In this article, I would like to examine how statistical interpretations can be confusing and unclear, and express concern about the fact that the majority of modern science relies on such interpretations.
If we were to completely simplify it, we could say that statistics is a way to make arguments about processes where you only know the outcomes, and maybe the initial conditions, but don’t know the path taken. It is a kind of argumentation about black boxes.
For example, in the 52 count card deck when you don’t know the exact order, you can still resolve ambiguity by counting cards, and the more you keep track of the cards, the more certain your guesses become. Obviously, if you knew the exact order of the cards, you wouldn’t need to use probabilities.
Thinking in probabilities is an educated guesswork type of reasoning, useful in situations where a more deterministic way isn’t available.
However, this leads me to the main point. Using this guesswork can be tricky when reasoning about the real world.
Consider the well-known rare disease affecting 1% medical test example. If the test gives the correct results 90% of the time, and your result comes as positive, what is the probability that the result is correct?
I would argue that 90% (chance of getting the correct result) and 1.8% (chance of having a disease given you got the positive result P(D=+|T=+) = P(T=+|D=+)P(D=+)/P(T=+) = 0.9*0.01/0.5 (if we assume 0.45 and 0.05 account for true and false positives) = 0.018) are both correct answers.
I think everybody would agree that if there is 90% chance of getting the correct result, it is just that — 90% chance of getting the correct result, and if you don’t, you essentially won a lottery with odds 1/10, nothing magical.
However, the second example tells us the probability of really having the disease given that you have a positive result, which is a completely different argument because under the hood we are now trying to see how many true positives (part of correct results) there are out of all positives (correct and incorrect results) that we know of, and if the disease is rare, then, of course, there will be way more false positives than true positives in the set of all positives.
Of course, it is harder to win the lottery with the odds of 1/100 than to win the one with the odds of 1/10, which means that if a test for a rare disease came out positive, it is more likely you won an easier lottery.
But I would like to state that both are correct interpretations.

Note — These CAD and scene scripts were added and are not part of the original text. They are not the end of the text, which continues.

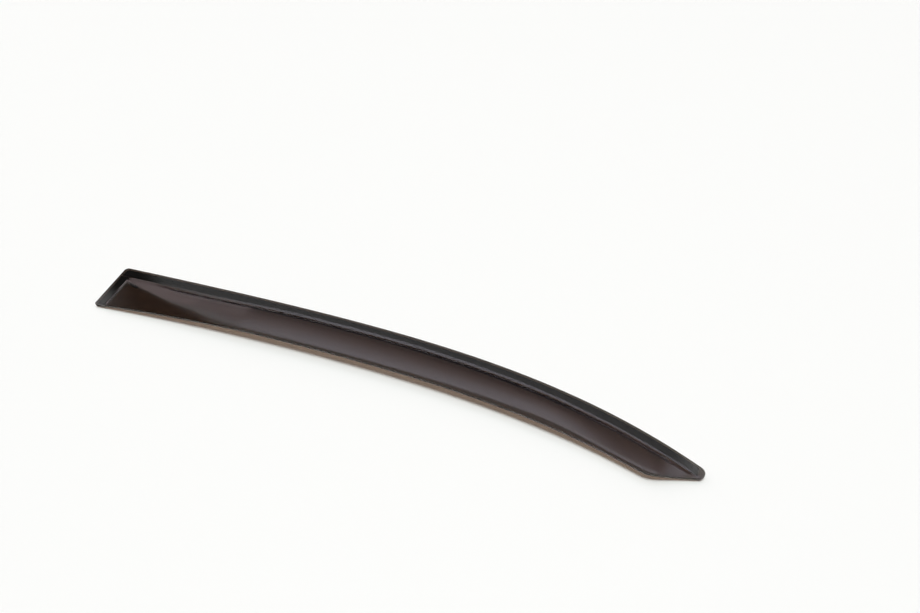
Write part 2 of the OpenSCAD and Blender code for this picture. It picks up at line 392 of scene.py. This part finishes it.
def rows(x):
    """Distances from the flange line at which the section at x has its points."""
    width = body_w(x)
    strip = EDGE_STRIP_W * min(1, width / EDGE_STRIP_FULL_W)
    crease = min(crease_v(x), full_w(x) - EDGE_ROLL_W, width - strip)
    step = min(shoulder_at(x) + foot_line(x)[0], STEP_ROW_SHARE * crease)
    first = -(upper_y(x, ARRIS) - flange_y(x)) / along(x)
    last = max((flange_y(x) - free_y(x, ARRIS)) / along(x), EDGE_STRIP_LEAST)
    crease = min(crease, last * ROW_LIMIT_SHARE)
    step = min(step, crease * ROW_LIMIT_SHARE)
    flange = [mix(first, 0, i / FLANGE_ROWS) for i in range(FLANGE_ROWS)]
    riser = [step * i / STEP_ROWS for i in range(STEP_ROWS)]
    crown = [mix(step, crease, i / CROWN_ROWS) for i in range(CROWN_ROWS)]
    edge = [mix(crease, last, i / EDGE_ROWS) for i in range(EDGE_ROWS + 1)]
    return flange + riser + crown + edge


def lean_x(x, y):
    """Where x lies once the wide end leans in plan."""
    return x + y * tan(END_LEAN) * max(1 - x / RAMP_END_X, 0) ** 2


def spread(a, b, n):
    """n even steps from a, which is left out, to b."""
    return [mix(a, b, i / n) for i in range(1, n + 1)]


def stations():
    """Places of the sections along the visor, closer where the form turns."""
    places = [ARRIS]
    for i in range(1, CORNER_SECTIONS + 1):
        turned = cos(radians(90) * i / CORNER_SECTIONS)
        places.append(ARRIS + (UPPER_CORNER_R - ARRIS) * (1 - turned))
    facet_start = END_FLANGE_W + END_STEP_W
    places += spread(places[-1], END_FLANGE_W, END_FLANGE_SECTIONS)
    places += spread(END_FLANGE_W, facet_start, END_STEP_SECTIONS)
    for i in range(1, FACET_SECTIONS + 1):
        places.append(mix(facet_start, RAMP_END_X, (i / FACET_SECTIONS) ** FACET_CROWDING))
    places += spread(RAMP_END_X, CUT_BEND_X - BEND_BEFORE, BODY_SECTIONS)
    places += spread(CUT_BEND_X - BEND_BEFORE, CUT_BEND_X + BEND_AFTER, BEND_SECTIONS)
    places += spread(CUT_BEND_X + BEND_AFTER, TIP_X, CUT_SECTIONS)
    for i in range(1, TIP_SECTIONS + 1):
        turned = sin(TIP_LAST_ANGLE * i / TIP_SECTIONS)
        places.append(TIP_X + (TIP_R - ARRIS) * turned)
    return places


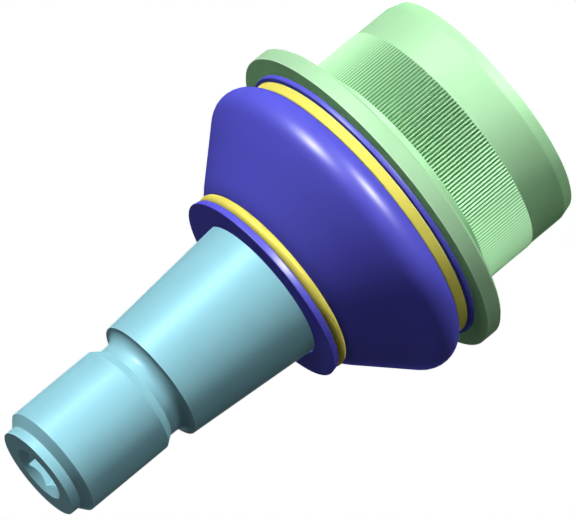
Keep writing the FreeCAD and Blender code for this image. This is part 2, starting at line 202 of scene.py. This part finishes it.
def new_finish(name):
    """A material, the place where its nodes start, and its surface shader."""
    finish = bpy.data.materials.new(name)
    finish.use_nodes = True
    surface = finish.node_tree.nodes["Principled BSDF"]
    return finish, Shade(finish.node_tree), surface


def connect(surface, inputs):
    """Give a surface shader its values and links."""
    for name, value in inputs.items():
        if isinstance(value, Shade):
            value.tree.links.new(value.socket, surface.inputs[name])
        else:
            surface.inputs[name].default_value = value


mm_per_metre = 1000


def round_place(start):
    """A point's distance from the axis and its level, both in millimetres."""
    place = start.node("ShaderNodeTexCoord", {}, {}, "Object")
    flat = start.node(
        "ShaderNodeVectorMath", {"operation": "MULTIPLY"},
        {0: place, 1: (mm_per_metre, mm_per_metre, 0)},
    )
    radius = start.node("ShaderNodeVectorMath", {"operation": "LENGTH"}, {0: flat}, "Value")
    level = mm_per_metre * start.node("ShaderNodeSeparateXYZ", {}, {0: place}, "Z")
    return radius, level


def turned_marks(start, radius, level, lines_per_mm):
    """Fine rings about the axis, as a lathe tool leaves them, from 0 to 1."""
    outline = start.node("ShaderNodeCombineXYZ", {}, {"X": radius, "Y": level})
    return start.node(
        "ShaderNodeTexNoise", {"noise_dimensions": "2D"},
        {"Vector": outline, "Scale": lines_per_mm, "Detail": 3.0, "Roughness": 0.6},
    )


def clouds(start, size, detail=3.0):
    """Soft uneven patches of about this size in metres, from 0 to 1."""
    place = start.node("ShaderNodeTexCoord", {}, {}, "Object")
    return start.node(
        "ShaderNodeTexNoise", {}, {"Vector": place, "Scale": 1 / size, "Detail": detail}
    )


def rubbed_edges(radius, level, reach, edges):
    """1 along round edges, each a radius and a level, fading to 0 over the reach in mm."""
    rubbed = 0.0
    for edge_radius, edge_level in edges:
        across = radius - edge_radius
        up = level - edge_level
        away = radius.maths("SQRT", across * across + up * up)
        rubbed = radius.maths("MAXIMUM", 1 - (1 / reach) * away, rubbed)
    return rubbed


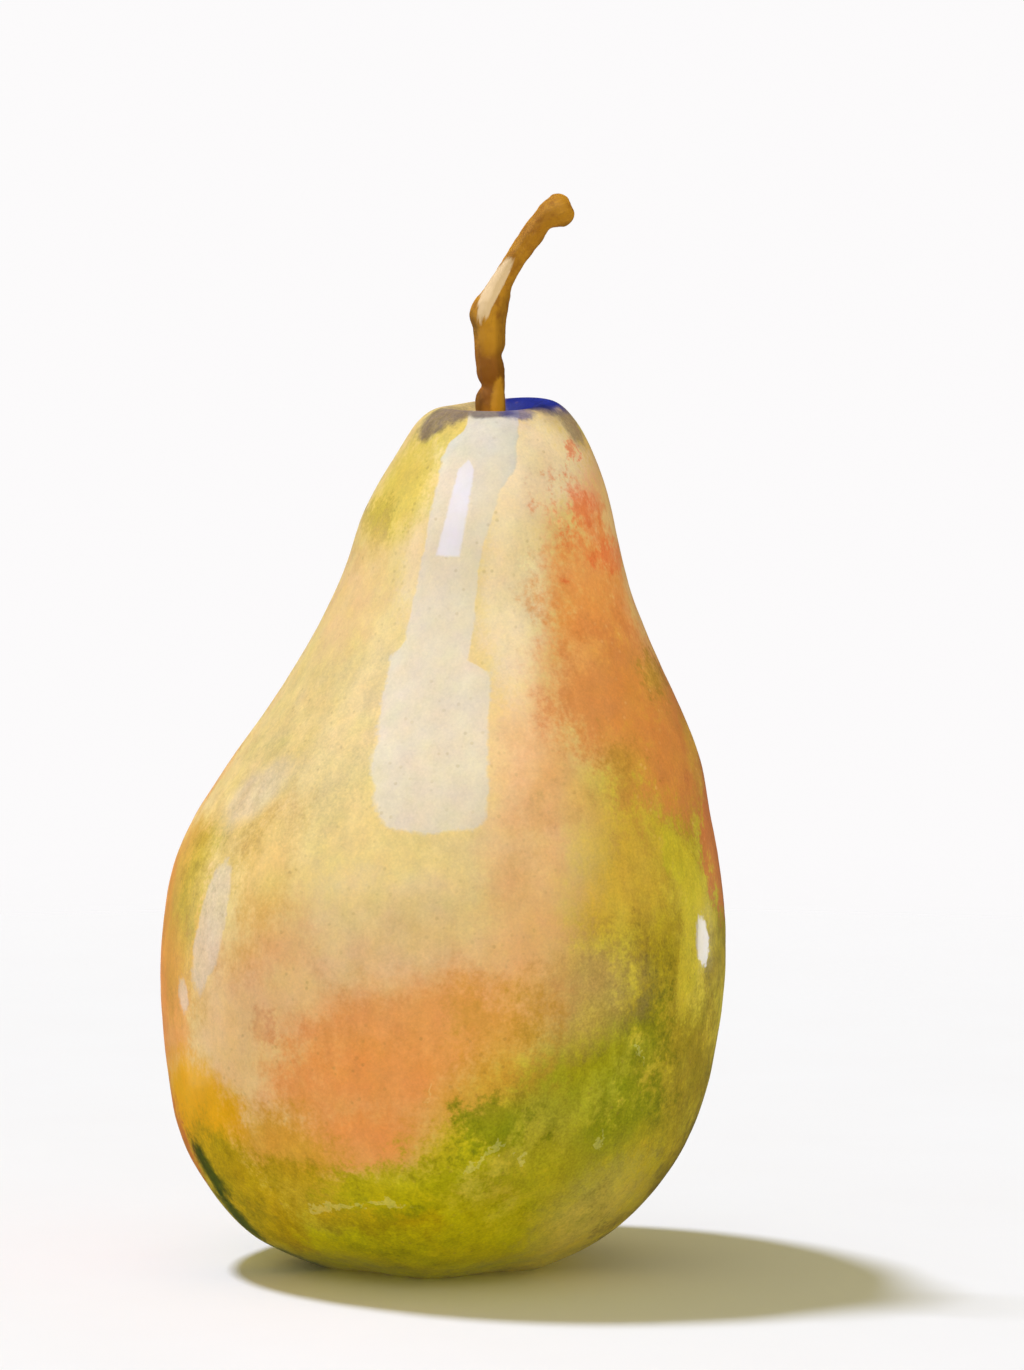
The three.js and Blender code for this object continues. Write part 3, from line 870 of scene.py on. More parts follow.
# %% The blots
BLOTS = [
    # the side that hung in the shade
    ("olive", 0.8, 5, 1.0, (27, -14, 20), (10, 12, 16), -15),
    ("moss", 0.4, 5, 1.2, (13, -27, 26), (14, 10, 10), 35),
    ("moss", 0.35, 1.5, 2.5, (14, -25, 25), (15, 12, 11), 20),
    ("moss", 0.5, 1.5, 1.5, (14, -28.5, 24.5), (3, 5, 2.5), 0),
    ("moss", 0.3, 2, 1.5, (18.5, -25, 18.5), (3, 5, 3), 0),
    ("moss", 0.55, 2.5, 1.2, (22, -21, 21), (5, 7, 6), 30),
    ("moss", 0.5, 6, 1.0, (-4, 30, 22), (26, 14, 14), 0),
    ("khaki", 0.8, 4, 0.8, (15, -17, 7.5), (13, 14, 7), 40),
    ("khaki", 0.4, 3, 1.0, (11.5, -28, 20.5), (5, 6, 6), 0),
    ("leaf", 1.0, 3.5, 0.8, (-5, -20, 5), (19, 16, 10), 0),
    ("gold", 0.8, 6, 0.8, (18, -24, 52), (10, 12, 9), 0),
    ("umber", 0.35, 3, 1.0, (20, -25.5, 37.5), (5, 7, 6), 0),
    ("moss", 0.15, 3, 1.0, (23, -22, 26), (6, 7, 6), 0),
    ("moss", 0.3, 3, 1.0, (18, -23, 12), (6, 7, 5), 30),
    ("umber", 0.25, 3, 1.0, (29, -10, 29), (4, 10, 12), -10),
    ("umber", 0.2, 2.5, 1.0, (22.5, -24, 37.5), (3.5, 6, 3.5), 0),
    ("leaf", 0.3, 3, 1.0, (17, -27, 30), (4, 6, 6), 0),
    ("leaf", 0.4, 2.5, 1.0, (11.6, -27, 14), (4, 6, 4), 0),
    ("straw", 0.25, 3, 1.0, (17, -18, 8), (9, 10, 4), 40),
    # the ripe side
    ("butter", 1.0, 6, 0.5, (-20, -25, 85), (41, 60, 73), 0),
    ("straw", 0.7, 6, 0.8, (-14, -28, 53), (14, 12, 8), 0),
    ("sand", 0.6, 6, 0.6, (-14, -18, 66), (14, 14, 9), 50),
    ("peach", 0.8, 7, 0.6, (-6, -31, 37), (26, 14, 8), 0),
    ("cream", 0.3, 5, 0.8, (-7, -33, 44), (16, 8, 7), 0),
    ("peach", 0.75, 5, 0.7, (10, -27, 58), (5, 9, 20), 0),
    ("peach", 0.6, 4, 0.6, (-24, -22, 28), (7, 10, 12), 0),
    ("apricot", 0.2, 5, 0.8, (9, -30, 43), (5, 9, 9), -15),
    ("apricot", 0.75, 4.5, 0.8, (-5, -31, 31), (16, 12, 7), 16),
    ("apricot", 0.65, 4, 0.8, (-8, -30, 25), (13, 12, 7), 0),
    ("apricot", 0.75, 3, 0.8, (-11, -28, 18.5), (11, 10, 4), 5),
    ("apricot", 0.3, 4, 1.0, (-20, -26, 43), (5, 8, 4), 0),
    ("terracotta", 0.3, 0.8, 0.6, (-21, -26, 31.5), (1.4, 3, 1.8), 0),
    ("honey", 0.7, 3.5, 0.8, (4, -31, 25), (8, 8, 3.5), 45),
    ("honey", 0.5, 3, 1.0, (7, -32, 31), (5, 6, 6), 30),
    ("olive", 0.3, 3, 1.0, (14, -28, 35), (6, 6, 6), 40),
    ("honey", 0.85, 3, 0.8, (-19, -24, 17), (8, 8, 5), -10),
    ("mustard", 0.85, 2.5, 0.8, (-14, -25, 11.5), (14, 10, 4), -5),
    ("leaf", 0.9, 2.5, 1.0, (-5, -28, 13.5), (9, 8, 3), 10),
    ("leaf", 0.85, 2.5, 1.0, (2, -30, 18.5), (5.5, 6, 4), 35),
    ("moss", 0.75, 2, 1.2, (5.6, -31, 21.5), (4.5, 6, 3.4), 30),
    ("moss", 0.3, 2.5, 1.0, (1, -29, 14.5), (4, 6, 2.5), 0),
    ("moss", 0.25, 2.5, 1.0, (-9, -25, 7.5), (5, 6, 3), 0),
    ("honey", 0.15, 6, 0.8, (4, -30, 38), (14, 10, 12), 0),
    ("honey", 0.75, 3, 0.6, (-31, -10, 43), (4, 12, 16), 0),
    ("honey", 0.4, 3, 0.8, (-21, -23, 50), (9, 8, 3.5), 72),
    ("honey", 0.3, 3, 0.8, (-26, -16, 55), (4, 8, 5), 0),
    ("khaki", 0.5, 1.5, 0.8, (-29.2, -14, 47.5), (7, 6, 1.6), 73),
    ("olive", 0.15, 5, 0.8, (-15, -22, 61), (8, 12, 6), 0),
    ("olive", 0.2, 3, 0.8, (-26.5, -16, 52), (4, 8, 6), 0),
    ("peach", 0.8, 7, 1.3, (-29, 24, 44), (15, 21, 25), 0),
    ("apricot", 0.5, 7, 1.5, (-31, 19, 42), (12, 17, 22), 0),
    ("apricot", 0.6, 6, 1.5, (-33, 8, 40), (7, 13, 22), 0),
    ("apricot", 0.4, 5, 1.5, (-30, 12, 22), (9, 14, 10), 0),
    ("apricot", 0.6, 2, 0.6, (-32, -9, 33), (3.5, 8, 9), 0),
    ("apricot", 0.7, 1.5, 0.5, (-34.5, -2, 42), (2.6, 9, 25), 0),
    ("olive", 0.3, 2, 0.6, (-31.5, -11, 42), (3, 8, 9), 0),
    ("apricot", 0.4, 2, 1.0, (-25, 0, 65), (20, 8, 2), 58),
    ("amber", 1.0, 2.5, 0.6, (-29, -14, 20), (6, 12, 7), 0),
    ("mustard", 1.0, 2.5, 0.6, (-24, -16, 11), (10, 12, 5), -45),
    ("moss", 0.4, 4, 1.2, (-24, 5, 8), (9, 15, 7), 0),
    ("rust", 0.9, 0.8, 0.5, (-30.5, 0, 16), (7.5, 10, 1.7), -70),
    # painted shade: dark green lines along the lower left edge and along the bottom
    ("bottle", 0.9, 1.0, 0.2, (-27.8, -12, 12.8), (4.6, 7, 0.8), -60),
    ("bottle", 0.85, 0.9, 0.2, (-24.5, -9, 7), (4, 7, 0.8), -50),
    ("bottle", 0.6, 0.6, 0.15, (-18, -6, 1.8), (4.5, 7, 0.7), -25),
    # painted shade: umber along the lower right edge as seen from the front
    ("umber", 0.6, 3, 0.8, (29, 1, 13), (4.5, 12, 9), -28),
    ("umber", 0.6, 2.5, 0.8, (21, 0, 4), (6.5, 11, 3.5), -48),
    # the neck
    ("cream", 0.75, 3.5, 0.8, (8.5, -15, 83), (4.5, 8, 18), 0),
    ("cream", 0.4, 2.5, 0.8, (-3.2, -13, 86), (2.6, 8, 6.5), 0),
    ("lemon", 0.8, 3, 0.8, (-5, -8, 94), (9, 9, 4.5), 58),
    ("lemon", 0.7, 1.5, 0.8, (1.2, -7, 101), (2, 5, 3), 40),
    ("olive", 0.35, 1.5, 1.2, (-8.5, -7, 90.5), (2, 6, 3.5), 60),
    ("peach", 0.5, 4, 0.8, (-11, -7, 82), (6, 9, 4), 60),
    # the blush, from the shoulder down the right and round to the back
    ("peach", 0.8, 4, 0.8, (20, 0, 86), (6, 14, 17), 20),
    ("cream", 0.9, 2.5, 0.8, (12.5, -9, 97.5), (5.5, 9, 6.5), 0),
    ("apricot", 0.75, 3.5, 1.2, (17.5, -11, 83.5), (6, 10, 9), 10),
    ("apricot", 0.75, 4, 1.0, (20, -15, 74), (8, 14, 13), 0),
    ("terracotta", 0.35, 3, 1.2, (23, -15, 68), (9, 12, 12), 0),
    ("terracotta", 0.65, 4, 0.8, (22, 14, 68), (14, 18, 18), 0),
    ("terracotta", 0.5, 3, 1.0, (29, -8, 64), (6, 12, 10), 0),
    ("apricot", 0.4, 3, 1.0, (26.5, -13, 64), (5, 8, 8), 0),
    ("apricot", 0.3, 4, 1.0, (14, -24, 61), (6, 8, 6), 0),
    ("terracotta", 0.6, 6, 1.5, (31, 9, 56), (9, 15, 9), 0),
    ("terracotta", 0.85, 1, 0.8, (33.5, -6, 53), (3.2, 9, 8.5), -8),
    ("flame", 0.25, 2, 1.3, (17.5, -9, 91), (3.5, 6, 6), 0),
    ("flame", 0.35, 1.5, 1.2, (15.5, -12, 91.5), (2, 5, 2.2), 0),
    ("flame", 0.35, 1.5, 1.2, (20, -6, 86), (1.6, 6, 6), 105),
    ("flame", 0.6, 0.8, 0.8, (15.5, -8, 99), (0.8, 5, 1.6), 0),
    # what lies over it
    ("olive", 0.35, 1.8, 1.0, (21, -20, 63.5), (2.6, 6, 2.2), 0),
    ("olive", 0.2, 2.5, 1.0, (18, -23, 60), (4, 6, 3), 0),
    ("olive", 0.5, 1.5, 1.0, (25, -9, 72), (1.8, 5, 3), 0),
    ("bright", 0.75, 0.4, 0.5, (29.5, -15, 39.5), (1.5, 6, 8.5), -8),
    ("bright", 0.85, 0.4, 0.5, (29.8, -14.5, 46), (1.8, 6, 3.8), 10),
    ("bright", 0.85, 0.4, 0.5, (28.4, -16, 50.2), (1.6, 6, 5.5), 30),
]

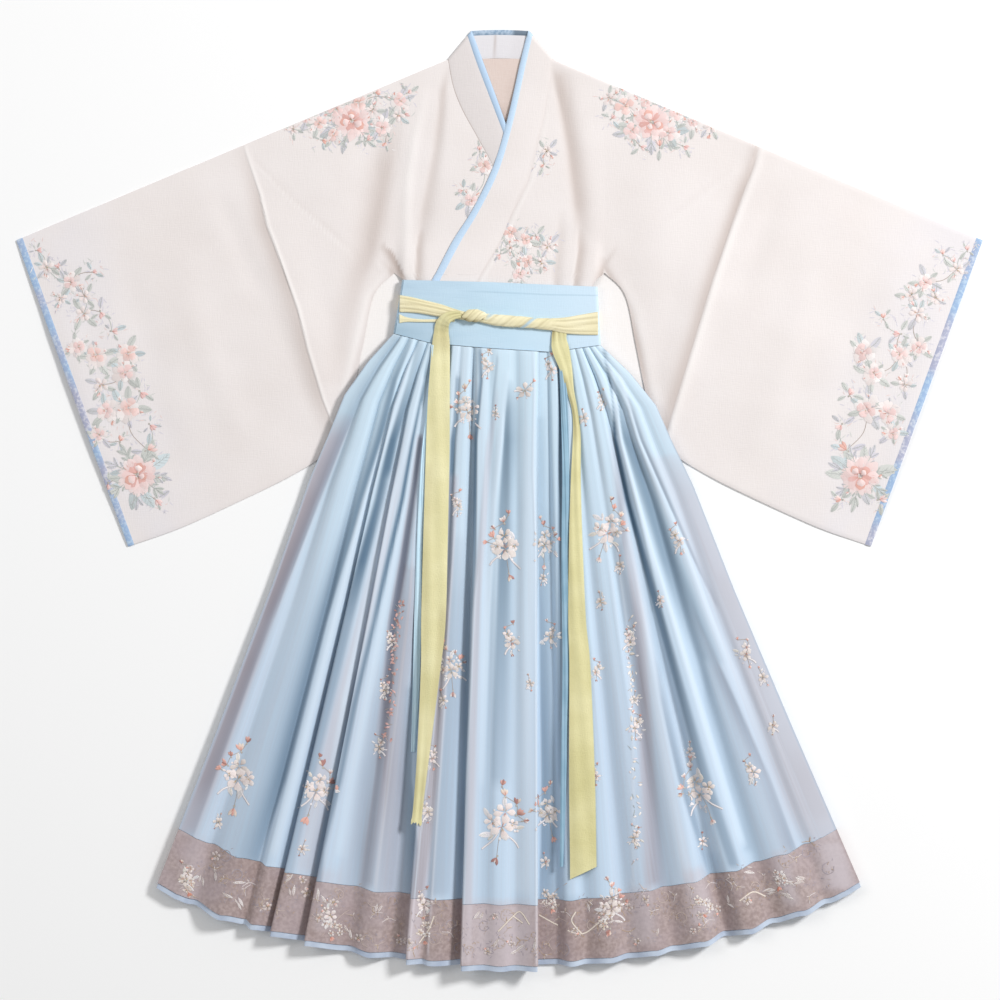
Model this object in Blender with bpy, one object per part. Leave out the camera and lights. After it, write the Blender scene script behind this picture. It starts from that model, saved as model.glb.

We just need to know precisely what these interpretations say. But, unfortunately, it seems too idealistic to expect that the interpreter will always be able to tell the difference. And this is very alarming since in this example the differences between the probabilities are striking.
Is it reasonable to expect that the interpretations would get even trickier when the arguments get more complex (e.g. quantum mechanics)? And if that might be the case, isn’t it alarming that a large part of science is based on statistical arguments?